On this trip, I went with two of my friends from college, Kait and Lindsey, to visit my roommate Elizabeth in Virginia Beach. This was pretty big for Lindsey and I because neither of us had been to Virginia Beach before. Thankfully Elizabeth and Kait knew their way around the city, so we never got lost on our way to and fro.

Like most vacations, my favorite parts probably took place at the beach. I'm always at utter peace stomping through mushy sand or leaning down to splash the salty water that tries to knock my short self over. We took pictures and did something us college girls rarely have time to do especially in school: Relax.

The four of us did not live up to the crazed stereotype of girl trips in movies. Although I finally got a chance to sing along to Taylor Swift in a car ride with my friends, so that's always a plus. We played "Top Golf" one day, and by some miracle, I actually won the second game by a fair amount after much humiliation in the first one. We visited some of Elizabeth's family, and I finally got to meet her giant dog Apollo (I call him 'Wolf Dog'). Everyday was another chance to ask with enthusiasm: "So what are we doing today?"
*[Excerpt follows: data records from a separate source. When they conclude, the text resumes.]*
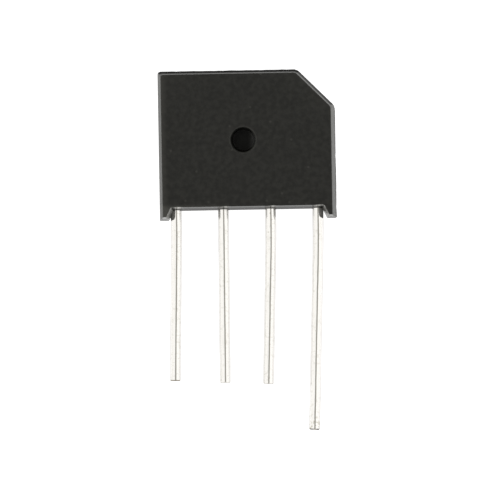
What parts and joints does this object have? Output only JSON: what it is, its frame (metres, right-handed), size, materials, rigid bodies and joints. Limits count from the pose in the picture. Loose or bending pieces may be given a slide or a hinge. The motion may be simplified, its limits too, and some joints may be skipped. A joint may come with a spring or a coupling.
{
  "type": "bridge rectifier",
  "caption": "Bridge rectifier with a flat black moulded body, a bevelled corner, a round dimple in its face, corner feet and round leads in one row.",
  "frame": {"origin": "middle of the back face, which the part lies on, centred on the body without its feet", "axes": "+X along the row of leads from the minus lead to the plus lead, +Y from the lead tips to the top of the body, +Z out of the front face with the dimple"},
  "size_m": [0.019, 0.0388, 0.0062],
  "materials": {
    "epoxy": "matte",
    "tinned_copper": "bright tin plating",
    "bare_copper": "satin",
    "solder": "dull",
    "silicon": "satin"
  },
  "bodies": {
    "root": {"ac_lead_1": "tinned_copper", "ac_lead_2": "tinned_copper", "minus_die_1": "silicon", "minus_die_2": "silicon", "minus_joint_solder": "solder", "minus_jumper": "bare_copper", "minus_jumper_solder_1": "solder", "minus_jumper_solder_2": "solder", "minus_lead": "tinned_copper", "minus_lead_solder_1": "solder", "minus_lead_solder_2": "solder", "moulded_body": "epoxy", "plus_die_1": "silicon", "plus_die_2": "silicon", "plus_joint_solder": "solder", "plus_jumper": "bare_copper", "plus_jumper_solder_1": "solder", "plus_jumper_solder_2": "solder", "plus_lead": "tinned_copper", "plus_lead_solder_1": "solder", "plus_lead_solder_2": "solder"}
  },
  "joints": []
}
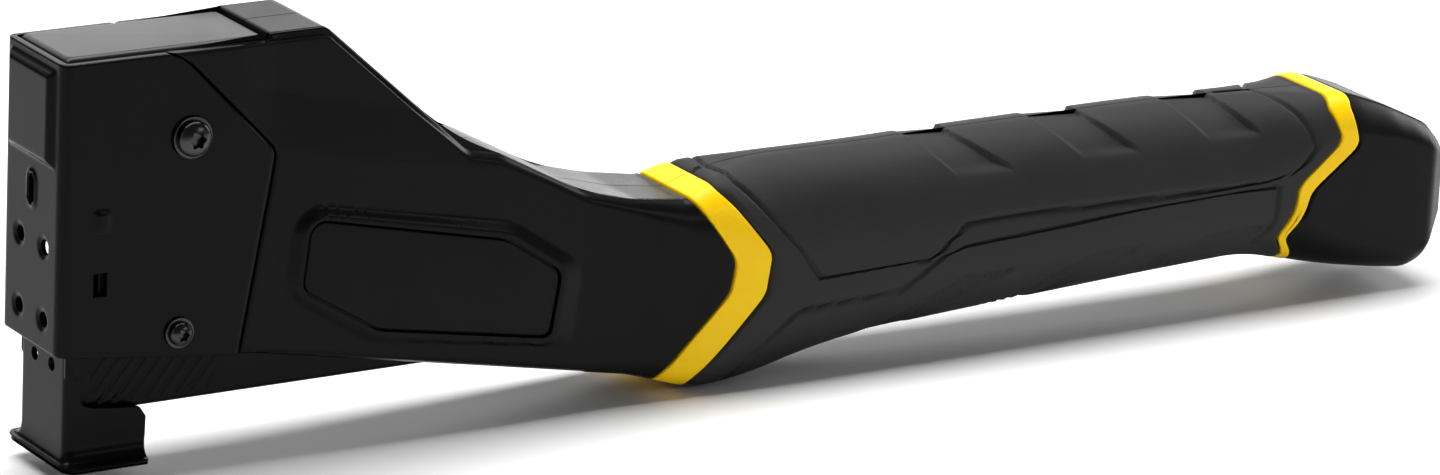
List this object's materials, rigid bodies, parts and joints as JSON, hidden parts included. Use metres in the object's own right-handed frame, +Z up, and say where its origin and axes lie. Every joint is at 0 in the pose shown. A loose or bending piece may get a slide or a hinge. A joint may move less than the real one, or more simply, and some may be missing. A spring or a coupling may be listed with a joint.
{
  "type": "hammer tacker",
  "caption": "Hammer tacker with a folded steel head, a rear-loading staple magazine that swings in the body, and a long rubber grip with a yellow band at each end.",
  "frame": {"origin": "middle of the nose block's sole, the flat face that meets the work", "axes": "+X from the striking head to the butt, +Y from the left side to the right, +Z up from the sole to the head's cover"},
  "size_m": [0.3665, 0.0331, 0.0946],
  "materials": {
    "black_plastic": "semi-gloss black",
    "panel_black": "fine-grained black",
    "grip_rubber": "matte dark grey",
    "band_yellow": "satin yellow",
    "painted_steel": "satin black paint",
    "cast_zinc": "as cast",
    "bright_steel": "bright zinc plated",
    "spring_steel": "drawn wire",
    "black_screw_steel": "black oxide"
  },
  "bodies": {
    "housing": {"left_housing": "black_plastic", "right_housing": "black_plastic", "left_grip": "grip_rubber", "right_grip": "grip_rubber", "front_band_left": "band_yellow", "front_band_right": "band_yellow", "rear_band_left": "band_yellow", "rear_band_right": "band_yellow", "butt_cap": "black_plastic", "left_side_panel": "panel_black", "right_side_panel": "panel_black", "head_shell": "painted_steel", "top_cap": "painted_steel", "head_block": "cast_zinc", "driver_blade": "bright_steel", "driver_screw_lower": "black_screw_steel", "driver_screw_upper": "black_screw_steel", "head_screw": "black_screw_steel", "head_nut": "black_screw_steel", "lower_screw_left": "black_screw_steel", "lower_screw_right": "black_screw_steel", "housing_screw_front": "black_screw_steel", "housing_screw_middle": "black_screw_steel", "grip_screw_front": "black_screw_steel", "grip_screw_rear": "black_screw_steel", "return_spring": "spring_steel"},
    "magazine": {"nose_shoe": "painted_steel", "nose_block": "cast_zinc", "magazine_sheath": "painted_steel", "magazine_channel": "bright_steel", "feed_rail": "bright_steel", "magazine_lid": "bright_steel", "spring_seat": "bright_steel", "hinge_pin_left": "bright_steel", "hinge_pin_right": "bright_steel"},
    "loading_rod": {"loading_plug": "black_plastic", "guide_rod": "bright_steel", "rod_nut": "black_screw_steel", "pusher_spring": "spring_steel"},
    "pusher": {"pusher": "bright_steel"}
  },
  "joints": [
    {"name": "magazine_swing", "type": "hinge", "parent": "housing", "child": "magazine", "pos_m": [0.3152, 0, 0.0176], "axis": [0, 1, 0], "range_deg": [0, 3.9], "stiffness_Nm_per_rad": 104, "springref_deg": -4.01, "deforming": ["return_spring"]},
    {"name": "rod_slide", "type": "slide", "parent": "magazine", "child": "loading_rod", "axis": [1, 0, 0], "range_m": [0, 0.3]},
    {"name": "pusher_slide", "type": "slide", "parent": "loading_rod", "child": "pusher", "axis": [1, 0, 0], "range_m": [0, 0.29], "stiffness_N_per_m": 15, "springref_m": -0.33, "deforming": ["pusher_spring"]}
  ]
}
Our trip wasn't like the movies where we all cried or confessed our deepest darkest secrets. Everything the four of us shared was laughter and this calm feeling of being at home, in the chaotic peace of each other's company. We understand each other a little better due to finally seeing what we're like outside of Longwood University. After this, all I can say is that we're most definitely planning the next one!